WHAT THE TASK REQUIRES: Present every line in which the string "into" appears.

Items listed in a dataset:
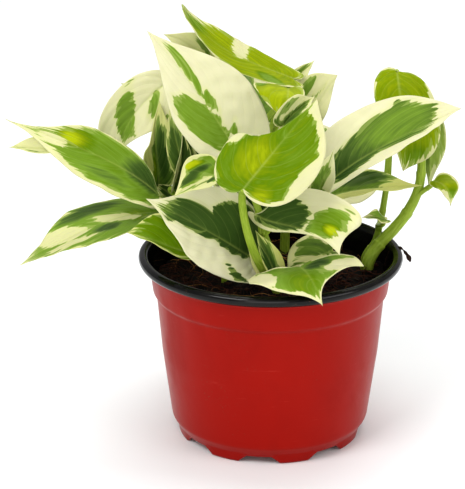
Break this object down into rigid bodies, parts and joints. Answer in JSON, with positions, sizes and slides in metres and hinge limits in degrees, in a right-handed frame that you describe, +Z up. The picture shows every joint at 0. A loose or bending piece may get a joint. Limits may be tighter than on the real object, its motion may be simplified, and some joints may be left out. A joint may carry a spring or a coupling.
{
  "type": "potted njoy pothos",
  "caption": "Bushy variegated pothos with heart-shaped green and cream leaves on long stalks, in a tapered nursery pot filled with soil; stands free.",
  "frame": {"origin": "centre of the flat pad under the pot, on the surface it stands on", "axes": "+Z up along the pot's axis; -Y is the side that the picture shows, +X to that viewer's right"},
  "size_m": [0.2167, 0.1754, 0.2152],
  "materials": {
    "pot_plastic": "satin",
    "potting_mix": "matte",
    "stem": "satin",
    "leaf_green": "satin",
    "leaf_lime": "satin",
    "leaf_cream": "satin"
  },
  "bodies": {
    "root": {"leaf_back_cream": "leaf_cream", "leaf_back_high": "leaf_green", "leaf_back_left": "leaf_cream", "leaf_back_low": "leaf_cream", "leaf_back_mid": "leaf_green", "leaf_back_pale": "leaf_cream", "leaf_back_right": "leaf_green", "leaf_back_rim": "leaf_green", "leaf_dark_left": "leaf_green", "leaf_far_left": "leaf_lime", "leaf_folded": "leaf_green", "leaf_heart_front": "leaf_lime", "leaf_left_arch": "leaf_cream", "leaf_left_low": "leaf_green", "leaf_left_under": "leaf_cream", "leaf_low_left": "leaf_green", "leaf_mid_lime": "leaf_lime", "leaf_mid_small": "leaf_green", "leaf_narrow_b": "leaf_green", "leaf_narrow_left": "leaf_cream", "leaf_right_big": "leaf_green", "leaf_right_droop": "leaf_lime", "leaf_right_hang": "leaf_lime", "leaf_right_mid": "leaf_green", "leaf_right_thin": "leaf_green", "leaf_right_top": "leaf_lime", "leaf_rim_leaf": "leaf_green", "leaf_small_left": "leaf_green", "leaf_small_tip": "leaf_lime", "leaf_tall_cream": "leaf_cream", "leaf_top_lime": "leaf_lime", "leaf_under_leaf": "leaf_cream", "leaf_wide_right": "leaf_green", "pot": "pot_plastic", "soil": "potting_mix", "vine_back": "stem", "vine_cent": "stem", "vine_front": "stem", "vine_left": "stem", "vine_mid": "stem", "vine_right": "stem", "vine_thin": "stem"}
  },
  "joints": []
}
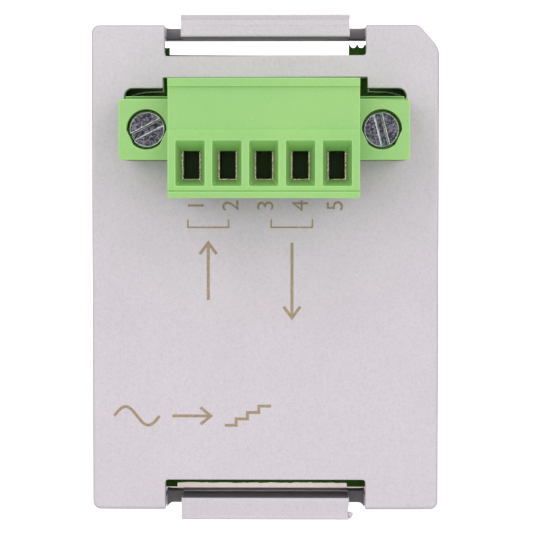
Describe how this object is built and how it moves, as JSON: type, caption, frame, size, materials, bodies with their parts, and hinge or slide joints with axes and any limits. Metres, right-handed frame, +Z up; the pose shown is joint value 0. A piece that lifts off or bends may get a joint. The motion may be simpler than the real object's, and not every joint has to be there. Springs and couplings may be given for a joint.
{
  "type": "plug-in analog module",
  "caption": "Clip-on analog option module for a compact controller: moulded cover with finger latches, circuit board, and a pluggable screw terminal held by flange screws.",
  "frame": {"origin": "centre of the cover's rear rim, on the plane that seats on the host", "axes": "+X to the right seen from the front, +Y back into the host, +Z up"},
  "size_m": [0.035, 0.0251, 0.0512],
  "materials": {
    "cover_plastic": "fine matt texture",
    "terminal_plastic": "satin",
    "laminate": "solder mask over glass laminate",
    "zinc_steel": "zinc plated",
    "cage_metal": "nickel-plated brass",
    "contact_metal": "tin-plated copper alloy",
    "nut_brass": "machined",
    "connector_plastic": "matt",
    "package_epoxy": "fine matt",
    "solder_tin": "tinned",
    "resistor_body": "glazed",
    "capacitor_body": "matt",
    "tantalum_case": "satin",
    "ferrite": "matt",
    "can_metal": "bright"
  },
  "bodies": {
    "module": {"front_cover": "cover_plastic", "circuit_board": "laminate", "board_screws": "zinc_steel", "terminal_header": "terminal_plastic", "header_pins": "contact_metal", "header_nuts": "nut_brass", "board_connector": "connector_plastic", "board_connector_contacts": "contact_metal", "processor_chip": "package_epoxy", "converter_chip": "package_epoxy", "amplifier_chips": "package_epoxy", "chip_leads": "solder_tin", "chip_resistors": "resistor_body", "chip_capacitors": "capacitor_body", "chip_terminations": "solder_tin", "tantalum_capacitors": "tantalum_case", "power_inductor": "ferrite", "crystal": "can_metal", "supply_module": "package_epoxy"},
    "top_latch": {"top_latch": "cover_plastic"},
    "bottom_latch": {"bottom_latch": "cover_plastic"},
    "plug": {"plug_housing": "terminal_plastic", "plug_contacts": "contact_metal"},
    "flange_screw_left": {"flange_screw_left": "zinc_steel"},
    "flange_screw_right": {"flange_screw_right": "zinc_steel"},
    "clamp_screw_1": {"clamp_screw_1": "zinc_steel"},
    "clamp_cage_1": {"clamp_cage_1": "cage_metal"},
    "clamp_screw_2": {"clamp_screw_2": "zinc_steel"},
    "clamp_cage_2": {"clamp_cage_2": "cage_metal"},
    "clamp_screw_3": {"clamp_screw_3": "zinc_steel"},
    "clamp_cage_3": {"clamp_cage_3": "cage_metal"},
    "clamp_screw_4": {"clamp_screw_4": "zinc_steel"},
    "clamp_cage_4": {"clamp_cage_4": "cage_metal"},
    "clamp_screw_5": {"clamp_screw_5": "zinc_steel"},
    "clamp_cage_5": {"clamp_cage_5": "cage_metal"}
  },
  "joints": [
    {"name": "top_latch_press", "type": "hinge", "parent": "module", "child": "top_latch", "pos_m": [0, -0.0051, 0.02385], "axis": [1, 0, 0], "range_deg": [0, 13], "stiffness_Nm_per_rad": 0.3},
    {"name": "bottom_latch_press", "type": "hinge", "parent": "module", "child": "bottom_latch", "pos_m": [0, -0.0051, -0.02378], "axis": [-1, 0, 0], "range_deg": [0, 13], "stiffness_Nm_per_rad": 0.3},
    {"name": "plug_slide", "type": "slide", "parent": "module", "child": "plug", "axis": [0, -1, 0], "range_m": [0, 0.0075]},
    {"name": "flange_screw_left_turn", "type": "hinge", "parent": "plug", "child": "flange_screw_left", "pos_m": [-0.01135, -0.0177, 0.0138], "axis": [0, -1, 0], "range_deg": [0, 2520]},
    {"name": "flange_screw_right_turn", "type": "hinge", "parent": "plug", "child": "flange_screw_right", "pos_m": [0.01135, -0.0177, 0.0138], "axis": [0, -1, 0], "range_deg": [0, 2520]},
    {"name": "clamp_screw_1_turn", "type": "hinge", "parent": "plug", "child": "clamp_screw_1", "pos_m": [-0.007, -0.0171, 0.0138], "axis": [0, 0, -1], "range_deg": [0, 2116]},
    {"name": "clamp_cage_1_lift", "type": "slide", "parent": "plug", "child": "clamp_cage_1", "axis": [0, 0, 1], "range_m": [0, 0.00235]},
    {"name": "clamp_screw_2_turn", "type": "hinge", "parent": "plug", "child": "clamp_screw_2", "pos_m": [-0.0035, -0.0171, 0.0138], "axis": [0, 0, -1], "range_deg": [0, 2116]},
    {"name": "clamp_cage_2_lift", "type": "slide", "parent": "plug", "child": "clamp_cage_2", "axis": [0, 0, 1], "range_m": [0, 0.00235]},
    {"name": "clamp_screw_3_turn", "type": "hinge", "parent": "plug", "child": "clamp_screw_3", "pos_m": [0, -0.0171, 0.0138], "axis": [0, 0, -1], "range_deg": [0, 2116]},
    {"name": "clamp_cage_3_lift", "type": "slide", "parent": "plug", "child": "clamp_cage_3", "axis": [0, 0, 1], "range_m": [0, 0.00235]},
    {"name": "clamp_screw_4_turn", "type": "hinge", "parent": "plug", "child": "clamp_screw_4", "pos_m": [0.0035, -0.0171, 0.0138], "axis": [0, 0, -1], "range_deg": [0, 2116]},
    {"name": "clamp_cage_4_lift", "type": "slide", "parent": "plug", "child": "clamp_cage_4", "axis": [0, 0, 1], "range_m": [0, 0.00235]},
    {"name": "clamp_screw_5_turn", "type": "hinge", "parent": "plug", "child": "clamp_screw_5", "pos_m": [0.007, -0.0171, 0.0138], "axis": [0, 0, -1], "range_deg": [0, 2116]},
    {"name": "clamp_cage_5_lift", "type": "slide", "parent": "plug", "child": "clamp_cage_5", "axis": [0, 0, 1], "range_m": [0, 0.00235]}
  ],
  "couplings": [
    {"joint": "clamp_screw_1_turn", "follows": "clamp_cage_1_lift", "rad_per_m": 15708},
    {"joint": "clamp_screw_2_turn", "follows": "clamp_cage_2_lift", "rad_per_m": 15708},
    {"joint": "clamp_screw_3_turn", "follows": "clamp_cage_3_lift", "rad_per_m": 15708},
    {"joint": "clamp_screw_4_turn", "follows": "clamp_cage_4_lift", "rad_per_m": 15708},
    {"joint": "clamp_screw_5_turn", "follows": "clamp_cage_5_lift", "rad_per_m": 15708}
  ]
}
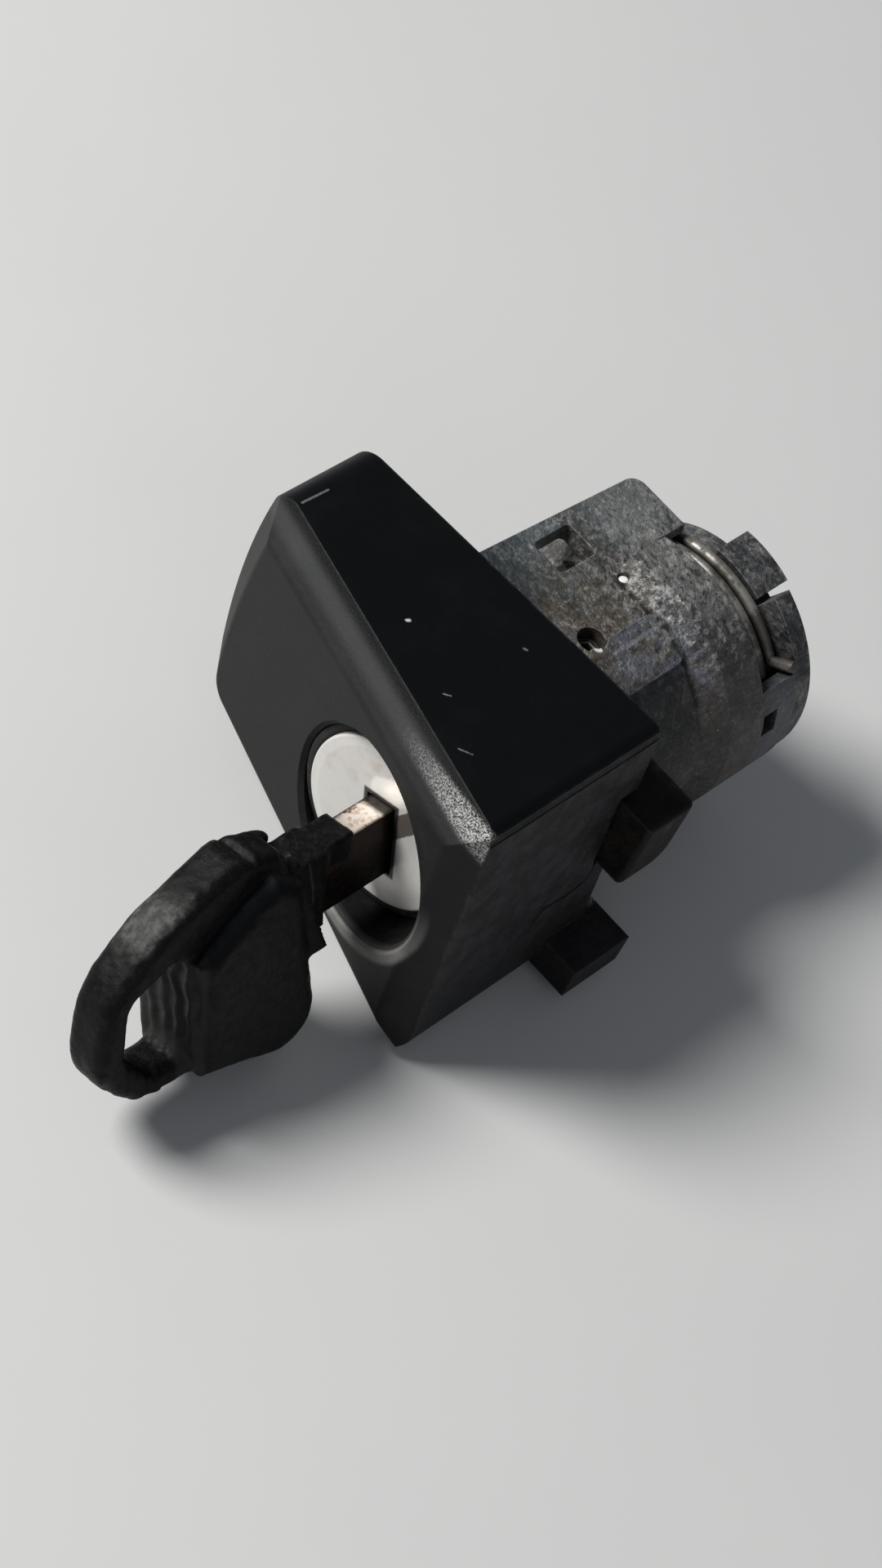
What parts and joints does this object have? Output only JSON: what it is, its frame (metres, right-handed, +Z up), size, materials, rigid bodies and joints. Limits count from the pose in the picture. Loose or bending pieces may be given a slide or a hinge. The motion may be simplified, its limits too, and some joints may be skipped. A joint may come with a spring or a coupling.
{
  "type": "door lock cylinder",
  "caption": "Vehicle door lock cylinder with a wedge-shaped cover cap, a die-cast barrel, a sprung driver ring at the tail and a key in the slot.",
  "frame": {"origin": "on the lock axis, in the plane where the door handle's carrier meets the ribs inside the cover cap, 1.3 mm inside the cap's rear rim", "axes": "+Y along the lock axis to the tail, so the key goes in from -Y; +X to the thick end of the cover cap; +Z up"},
  "size_m": [0.0453, 0.0781, 0.0306],
  "materials": {
    "cap_plastic": "satin grained",
    "bush_plastic": "matt, grimy",
    "die_cast": "as cast, stained",
    "plug_metal": "as cast",
    "stainless": "satin polished",
    "spring_steel": "oiled",
    "wafer_brass": "stamped",
    "seal_rubber": "matt",
    "key_metal": "worn nickel plate",
    "head_plastic": "worn soft plastic"
  },
  "bodies": {
    "lock_body": {"housing": "die_cast", "cover_cap": "cap_plastic", "screw_bush": "bush_plastic", "dust_seal": "seal_rubber", "return_spring": "spring_steel", "lock_pin": "spring_steel"},
    "plug_body": {"plug": "plug_metal", "face_disc": "stainless", "shutter_flap": "stainless", "shutter_pin": "spring_steel", "wafer_1": "wafer_brass", "wafer_2": "wafer_brass", "wafer_3": "wafer_brass", "wafer_4": "wafer_brass", "wafer_5": "wafer_brass", "wafer_6": "wafer_brass", "wafer_7": "wafer_brass", "wafer_8": "wafer_brass", "driver": "die_cast", "retaining_clip": "spring_steel"},
    "key": {"key_blade": "key_metal", "key_head": "head_plastic"}
  },
  "joints": [
    {"name": "plug_turn", "type": "hinge", "parent": "lock_body", "child": "plug_body", "pos_m": [0, 0, 0], "axis": [0, 1, 0], "range_deg": [-70, 70], "stiffness_Nm_per_rad": 0.04, "deforming": ["return_spring"]},
    {"name": "key_slide", "type": "slide", "parent": "plug_body", "child": "key", "axis": [0, -1, 0], "range_m": [0, 0.034]}
  ]
}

RESPONSE:
Break this object down into rigid bodies, parts and joints. Answer in JSON, with positions, sizes and slides in metres and hinge limits in degrees, in a right-handed frame that you describe, +Z up. The picture shows every joint at 0. A loose or bending piece may get a joint. Limits may be tighter than on the real object, its motion may be simplified, and some joints may be left out. A joint may carry a spring or a coupling.
  "frame": {"origin": "centre of the cover's rear rim, on the plane that seats on the host", "axes": "+X to the right seen from the front, +Y back into the host, +Z up"},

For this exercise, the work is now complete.